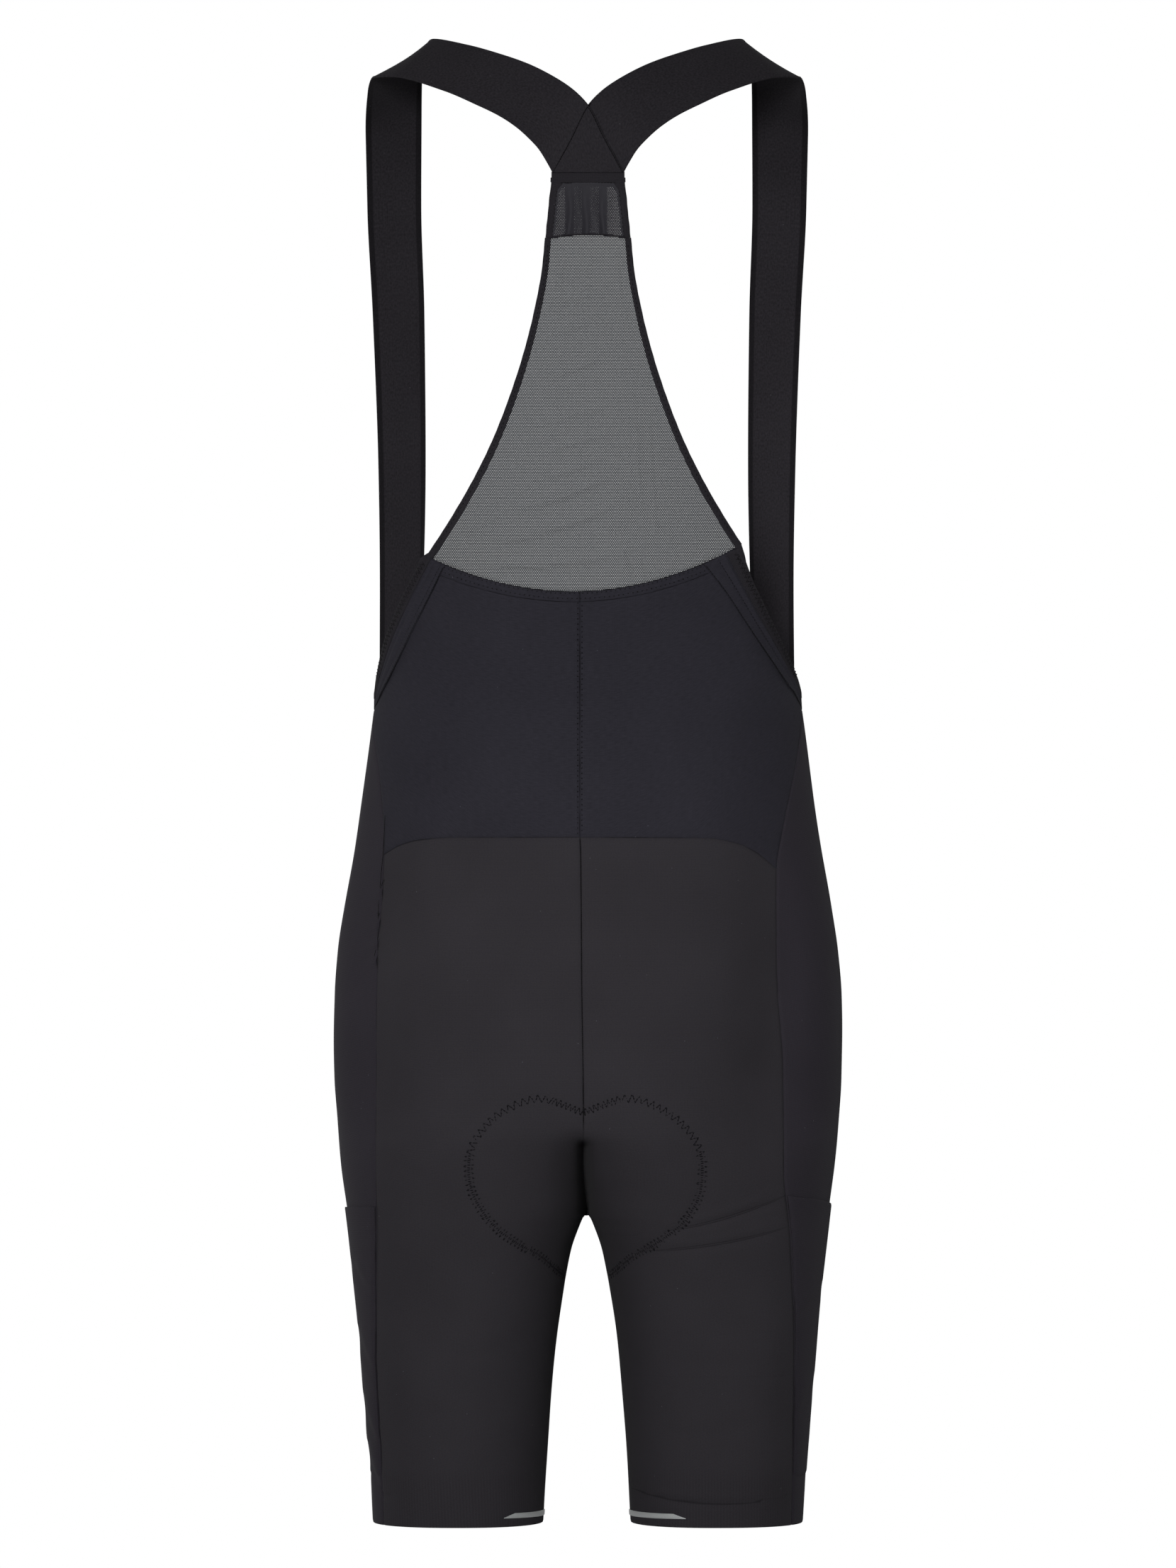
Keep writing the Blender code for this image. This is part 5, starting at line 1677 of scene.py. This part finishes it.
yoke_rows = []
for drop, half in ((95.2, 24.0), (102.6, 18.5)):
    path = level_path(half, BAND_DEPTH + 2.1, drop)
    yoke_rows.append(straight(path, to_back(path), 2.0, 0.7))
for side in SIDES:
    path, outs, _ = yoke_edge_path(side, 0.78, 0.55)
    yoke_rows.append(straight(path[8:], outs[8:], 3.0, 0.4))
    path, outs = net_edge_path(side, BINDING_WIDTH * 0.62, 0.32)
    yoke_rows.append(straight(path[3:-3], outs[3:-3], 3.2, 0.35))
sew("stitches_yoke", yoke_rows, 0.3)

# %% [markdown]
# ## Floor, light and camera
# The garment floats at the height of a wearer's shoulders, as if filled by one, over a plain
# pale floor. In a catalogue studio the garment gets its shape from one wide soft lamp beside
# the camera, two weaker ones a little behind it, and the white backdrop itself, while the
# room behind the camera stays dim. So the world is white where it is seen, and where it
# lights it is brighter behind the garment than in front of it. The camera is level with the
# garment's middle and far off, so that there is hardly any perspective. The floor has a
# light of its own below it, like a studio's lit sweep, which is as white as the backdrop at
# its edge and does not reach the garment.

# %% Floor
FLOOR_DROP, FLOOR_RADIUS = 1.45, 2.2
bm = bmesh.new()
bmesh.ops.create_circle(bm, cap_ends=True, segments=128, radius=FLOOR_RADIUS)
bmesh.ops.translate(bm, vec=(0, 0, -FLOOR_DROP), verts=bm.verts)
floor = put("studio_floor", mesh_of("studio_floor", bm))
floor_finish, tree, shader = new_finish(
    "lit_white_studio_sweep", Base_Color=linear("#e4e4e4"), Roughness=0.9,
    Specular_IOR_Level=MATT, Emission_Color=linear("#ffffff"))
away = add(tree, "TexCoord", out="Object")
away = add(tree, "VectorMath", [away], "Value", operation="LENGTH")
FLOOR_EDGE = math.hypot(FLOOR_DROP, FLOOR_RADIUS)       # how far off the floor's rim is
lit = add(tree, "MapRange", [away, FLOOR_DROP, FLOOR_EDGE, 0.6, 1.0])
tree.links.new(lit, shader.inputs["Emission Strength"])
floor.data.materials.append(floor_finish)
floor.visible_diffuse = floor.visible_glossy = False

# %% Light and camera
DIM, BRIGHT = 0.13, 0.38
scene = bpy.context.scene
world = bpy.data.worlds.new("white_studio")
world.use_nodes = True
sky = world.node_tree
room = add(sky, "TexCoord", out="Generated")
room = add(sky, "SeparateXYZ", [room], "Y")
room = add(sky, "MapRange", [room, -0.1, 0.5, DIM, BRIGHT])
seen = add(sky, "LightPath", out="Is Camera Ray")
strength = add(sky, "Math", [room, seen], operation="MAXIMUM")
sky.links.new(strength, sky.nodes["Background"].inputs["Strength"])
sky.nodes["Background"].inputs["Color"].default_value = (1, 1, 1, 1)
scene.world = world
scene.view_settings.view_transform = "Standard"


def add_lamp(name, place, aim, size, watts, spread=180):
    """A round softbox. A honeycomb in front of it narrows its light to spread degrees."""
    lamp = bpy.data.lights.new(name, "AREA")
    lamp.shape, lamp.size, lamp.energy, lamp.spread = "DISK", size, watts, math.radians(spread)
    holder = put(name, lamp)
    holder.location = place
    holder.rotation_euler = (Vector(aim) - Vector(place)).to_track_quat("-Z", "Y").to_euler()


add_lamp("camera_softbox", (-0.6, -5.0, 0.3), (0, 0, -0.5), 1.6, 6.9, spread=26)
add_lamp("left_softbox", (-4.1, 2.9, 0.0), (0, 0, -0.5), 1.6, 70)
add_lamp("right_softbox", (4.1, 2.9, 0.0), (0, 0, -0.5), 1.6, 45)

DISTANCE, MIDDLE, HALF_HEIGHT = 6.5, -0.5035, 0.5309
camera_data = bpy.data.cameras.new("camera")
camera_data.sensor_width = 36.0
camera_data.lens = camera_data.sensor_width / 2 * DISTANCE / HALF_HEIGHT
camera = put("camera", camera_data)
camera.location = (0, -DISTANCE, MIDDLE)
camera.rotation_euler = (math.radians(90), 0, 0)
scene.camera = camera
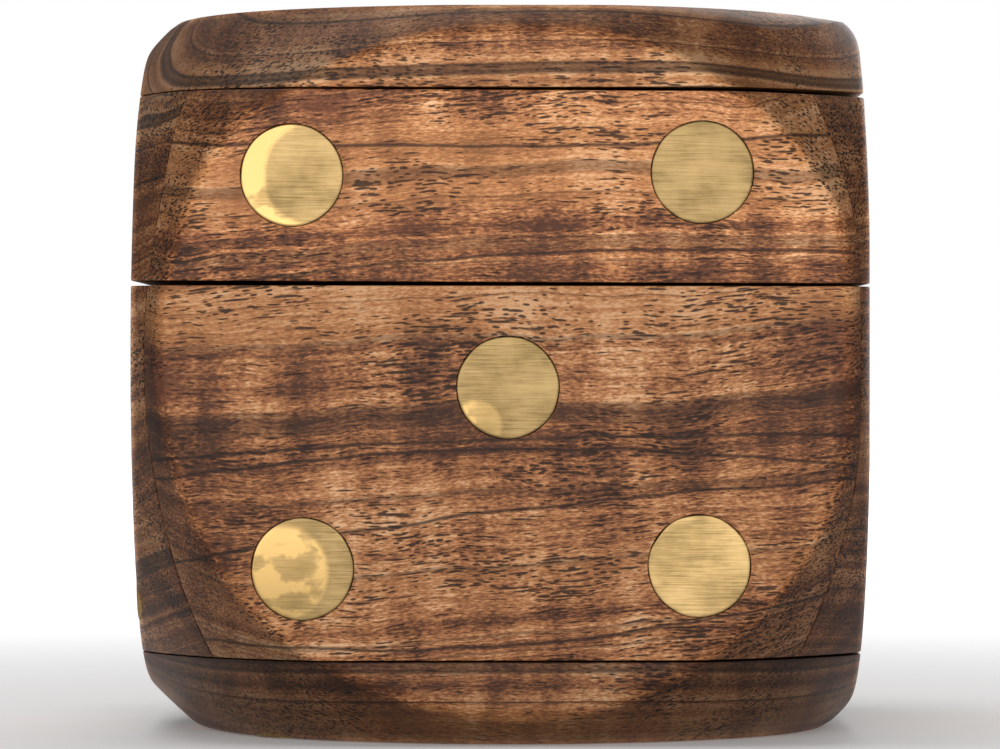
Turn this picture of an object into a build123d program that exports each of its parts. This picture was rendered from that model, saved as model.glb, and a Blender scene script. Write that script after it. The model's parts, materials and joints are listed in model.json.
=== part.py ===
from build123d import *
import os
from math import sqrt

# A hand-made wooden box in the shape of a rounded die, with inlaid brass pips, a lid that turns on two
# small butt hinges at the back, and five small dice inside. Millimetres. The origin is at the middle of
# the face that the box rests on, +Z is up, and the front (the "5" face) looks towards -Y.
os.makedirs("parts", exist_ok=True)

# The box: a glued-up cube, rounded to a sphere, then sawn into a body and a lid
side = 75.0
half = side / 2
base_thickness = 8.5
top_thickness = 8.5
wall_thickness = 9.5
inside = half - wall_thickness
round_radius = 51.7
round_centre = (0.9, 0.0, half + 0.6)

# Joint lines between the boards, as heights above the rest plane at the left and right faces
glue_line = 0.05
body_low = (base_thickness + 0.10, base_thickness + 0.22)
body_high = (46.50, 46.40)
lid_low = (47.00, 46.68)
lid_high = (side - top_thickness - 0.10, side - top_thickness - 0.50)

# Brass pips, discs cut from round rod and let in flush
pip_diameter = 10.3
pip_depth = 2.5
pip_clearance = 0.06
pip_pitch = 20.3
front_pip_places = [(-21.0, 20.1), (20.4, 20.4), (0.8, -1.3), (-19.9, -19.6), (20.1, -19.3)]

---

Do this
Reproduce all the data word for word.

The solution
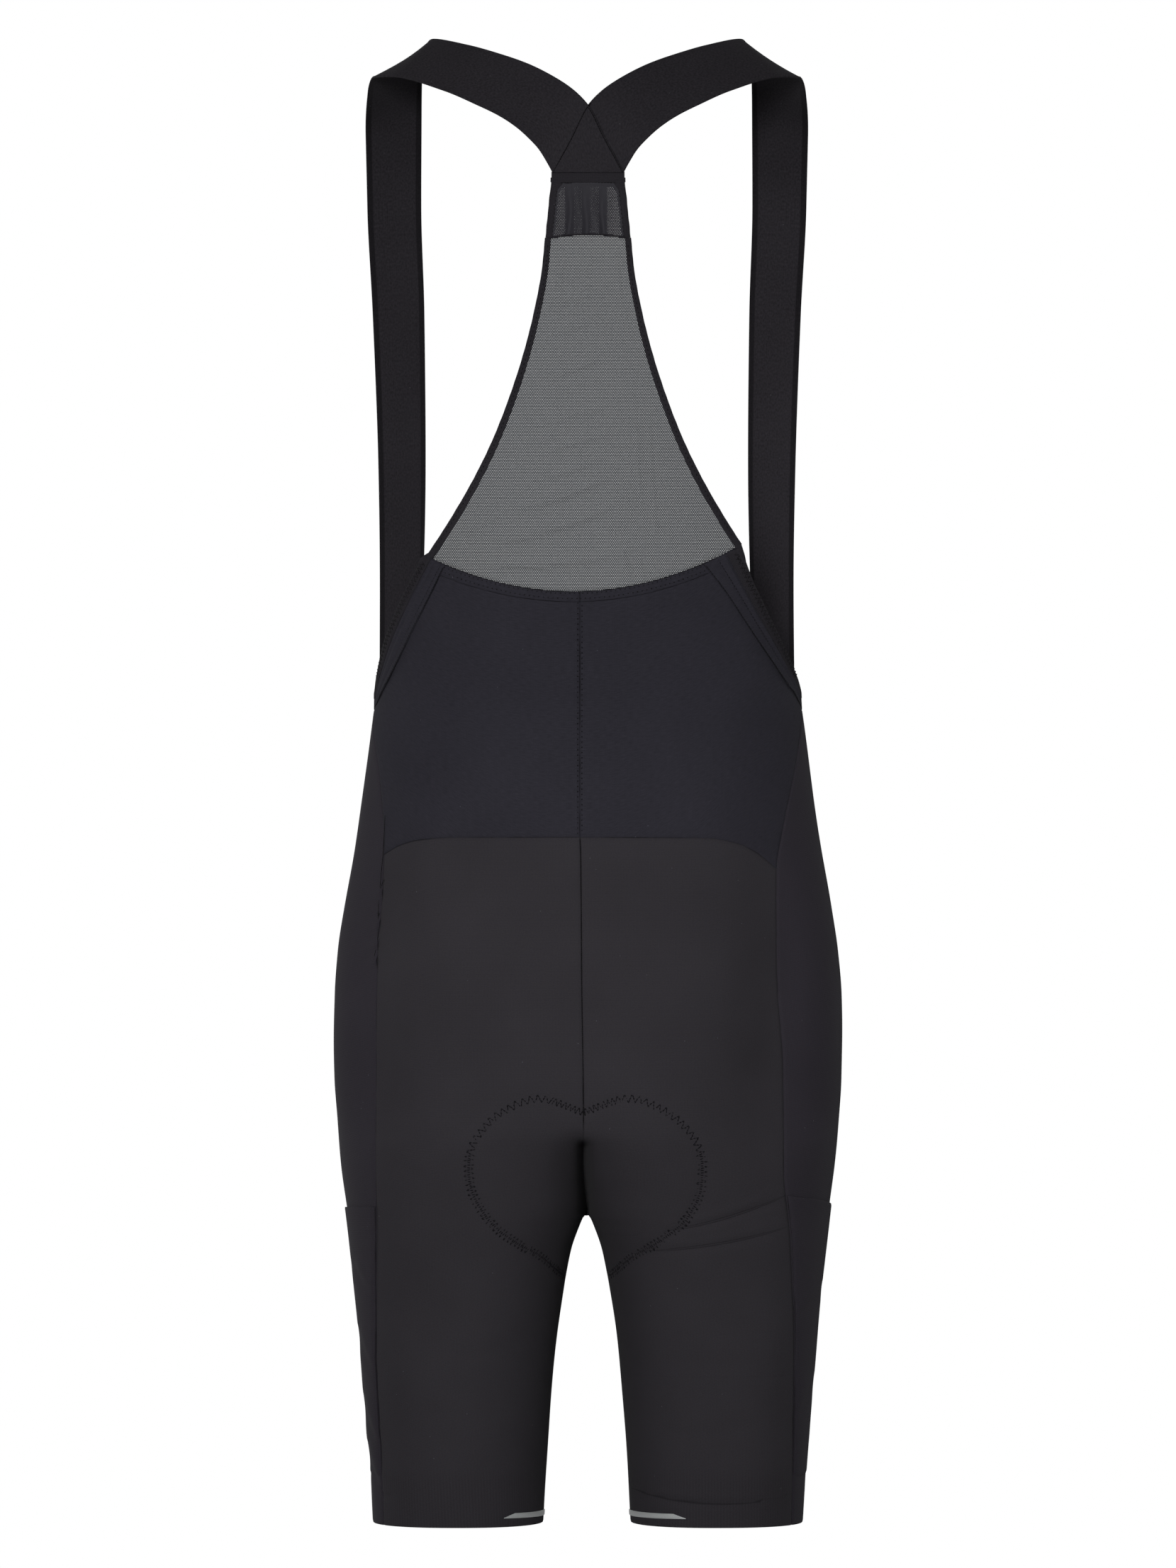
Keep writing the Blender code for this image. This is part 5, starting at line 1677 of scene.py. This part finishes it.
yoke_rows = []
for drop, half in ((95.2, 24.0), (102.6, 18.5)):
    path = level_path(half, BAND_DEPTH + 2.1, drop)
    yoke_rows.append(straight(path, to_back(path), 2.0, 0.7))
for side in SIDES:
    path, outs, _ = yoke_edge_path(side, 0.78, 0.55)
    yoke_rows.append(straight(path[8:], outs[8:], 3.0, 0.4))
    path, outs = net_edge_path(side, BINDING_WIDTH * 0.62, 0.32)
    yoke_rows.append(straight(path[3:-3], outs[3:-3], 3.2, 0.35))
sew("stitches_yoke", yoke_rows, 0.3)

# %% [markdown]
# ## Floor, light and camera
# The garment floats at the height of a wearer's shoulders, as if filled by one, over a plain
# pale floor. In a catalogue studio the garment gets its shape from one wide soft lamp beside
# the camera, two weaker ones a little behind it, and the white backdrop itself, while the
# room behind the camera stays dim. So the world is white where it is seen, and where it
# lights it is brighter behind the garment than in front of it. The camera is level with the
# garment's middle and far off, so that there is hardly any perspective. The floor has a
# light of its own below it, like a studio's lit sweep, which is as white as the backdrop at
# its edge and does not reach the garment.

# %% Floor
FLOOR_DROP, FLOOR_RADIUS = 1.45, 2.2
bm = bmesh.new()
bmesh.ops.create_circle(bm, cap_ends=True, segments=128, radius=FLOOR_RADIUS)
bmesh.ops.translate(bm, vec=(0, 0, -FLOOR_DROP), verts=bm.verts)
floor = put("studio_floor", mesh_of("studio_floor", bm))
floor_finish, tree, shader = new_finish(
    "lit_white_studio_sweep", Base_Color=linear("#e4e4e4"), Roughness=0.9,
    Specular_IOR_Level=MATT, Emission_Color=linear("#ffffff"))
away = add(tree, "TexCoord", out="Object")
away = add(tree, "VectorMath", [away], "Value", operation="LENGTH")
FLOOR_EDGE = math.hypot(FLOOR_DROP, FLOOR_RADIUS)       # how far off the floor's rim is
lit = add(tree, "MapRange", [away, FLOOR_DROP, FLOOR_EDGE, 0.6, 1.0])
tree.links.new(lit, shader.inputs["Emission Strength"])
floor.data.materials.append(floor_finish)
floor.visible_diffuse = floor.visible_glossy = False

# %% Light and camera
DIM, BRIGHT = 0.13, 0.38
scene = bpy.context.scene
world = bpy.data.worlds.new("white_studio")
world.use_nodes = True
sky = world.node_tree
room = add(sky, "TexCoord", out="Generated")
room = add(sky, "SeparateXYZ", [room], "Y")
room = add(sky, "MapRange", [room, -0.1, 0.5, DIM, BRIGHT])
seen = add(sky, "LightPath", out="Is Camera Ray")
strength = add(sky, "Math", [room, seen], operation="MAXIMUM")
sky.links.new(strength, sky.nodes["Background"].inputs["Strength"])
sky.nodes["Background"].inputs["Color"].default_value = (1, 1, 1, 1)
scene.world = world
scene.view_settings.view_transform = "Standard"


def add_lamp(name, place, aim, size, watts, spread=180):
    """A round softbox. A honeycomb in front of it narrows its light to spread degrees."""
    lamp = bpy.data.lights.new(name, "AREA")
    lamp.shape, lamp.size, lamp.energy, lamp.spread = "DISK", size, watts, math.radians(spread)
    holder = put(name, lamp)
    holder.location = place
    holder.rotation_euler = (Vector(aim) - Vector(place)).to_track_quat("-Z", "Y").to_euler()


add_lamp("camera_softbox", (-0.6, -5.0, 0.3), (0, 0, -0.5), 1.6, 6.9, spread=26)
add_lamp("left_softbox", (-4.1, 2.9, 0.0), (0, 0, -0.5), 1.6, 70)
add_lamp("right_softbox", (4.1, 2.9, 0.0), (0, 0, -0.5), 1.6, 45)

DISTANCE, MIDDLE, HALF_HEIGHT = 6.5, -0.5035, 0.5309
camera_data = bpy.data.cameras.new("camera")
camera_data.sensor_width = 36.0
camera_data.lens = camera_data.sensor_width / 2 * DISTANCE / HALF_HEIGHT
camera = put("camera", camera_data)
camera.location = (0, -DISTANCE, MIDDLE)
camera.rotation_euler = (math.radians(90), 0, 0)
scene.camera = camera
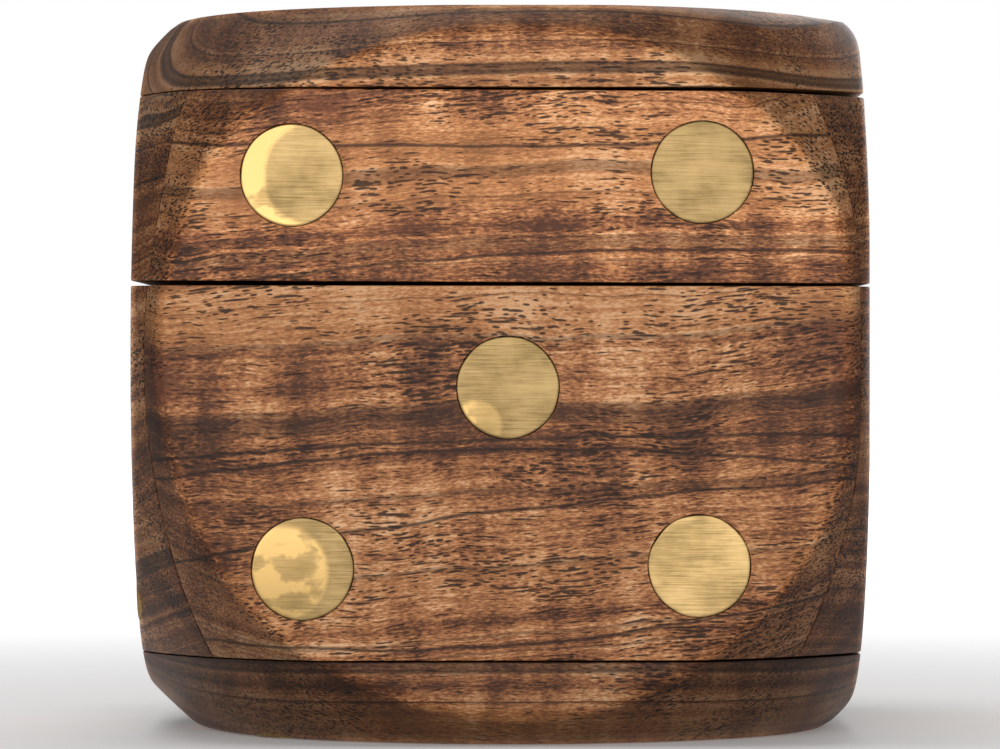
Turn this picture of an object into a build123d program that exports each of its parts. This picture was rendered from that model, saved as model.glb, and a Blender scene script. Write that script after it. The model's parts, materials and joints are listed in model.json.
=== part.py ===
from build123d import *
import os
from math import sqrt

# A hand-made wooden box in the shape of a rounded die, with inlaid brass pips, a lid that turns on two
# small butt hinges at the back, and five small dice inside. Millimetres. The origin is at the middle of
# the face that the box rests on, +Z is up, and the front (the "5" face) looks towards -Y.
os.makedirs("parts", exist_ok=True)

# The box: a glued-up cube, rounded to a sphere, then sawn into a body and a lid
side = 75.0
half = side / 2
base_thickness = 8.5
top_thickness = 8.5
wall_thickness = 9.5
inside = half - wall_thickness
round_radius = 51.7
round_centre = (0.9, 0.0, half + 0.6)

# Joint lines between the boards, as heights above the rest plane at the left and right faces
glue_line = 0.05
body_low = (base_thickness + 0.10, base_thickness + 0.22)
body_high = (46.50, 46.40)
lid_low = (47.00, 46.68)
lid_high = (side - top_thickness - 0.10, side - top_thickness - 0.50)

# Brass pips, discs cut from round rod and let in flush
pip_diameter = 10.3
pip_depth = 2.5
pip_clearance = 0.06
pip_pitch = 20.3
front_pip_places = [(-21.0, 20.1), (20.4, 20.4), (0.8, -1.3), (-19.9, -19.6), (20.1, -19.3)]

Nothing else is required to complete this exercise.